As far as the coal situation goes, the pressure to ease restrictions on coal-fired emissions isn't coming from the homes of out-of-work miners, but rather from the walnut-wonderlands of Wall Street boardrooms. The underground coal mines are not the primary source of the huge amounts needed by the electric plants. For the past two decades or more the industry has been scalping the West Virginia and Kentucky mountains with strip-mining to reach coal deposits. The people living near them are really unhappy about that because their habitat is being destroyed. But the coal companies are notorious for ignoring public opinion. When coal miners strike -- as they frequently have -- they face brutal strikebreakers hired by Wall Street's mine owners (who live nowhere near the mines). The companies have "promised" to restore the landscape when the deposits are exhausted. Don't hold your breath.
So what about natural gas? The gas industry is basically an off-shoot of the oil industry, which Forbes neglects to mention. Most oil wells also emit natural gas, which for many years was regarded by the industry as a nuisance which they vented into the air or burned off. It's only since the end of WWII that gas pipelines began to spread out from the oil fields toward the rest of the country. The electric companies initially saw gas as competition and fought it with advertising and political pressure, and some utilities still object. The Forbes article ignores all those facts because the magazine has an agenda. Pipeline extensions still face resistance from fearful people, from other energy providers, and from property owners who feel their rights are being violated, especially with easements or eminent domain lawsuits. Do you want a high-pressure gas pipeline running through your property?

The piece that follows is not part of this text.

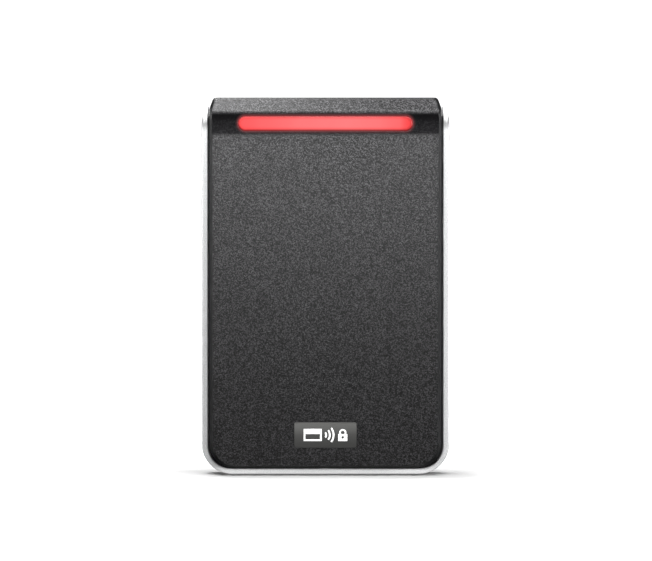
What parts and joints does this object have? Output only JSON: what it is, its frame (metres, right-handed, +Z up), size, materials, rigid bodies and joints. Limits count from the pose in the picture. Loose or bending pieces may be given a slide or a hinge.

Anyway, the natural gas supplies are ample in normal weather conditions, and can be expanded much faster than the building of any new coal power plants with their necessary high tension distribution lines. The electric companies are not interested in the concept of smaller plants nearer to cities, even though that concept means less power bleed from too-long power lines. Almost 50 percent of the power is lost by bleeding before it reaches the user, especially in hot weather. When the hot weather causes air conditioning demand to overload electric lines, I don't hear Forbes crying for more power lines, because the electric companies will tell them to chill out.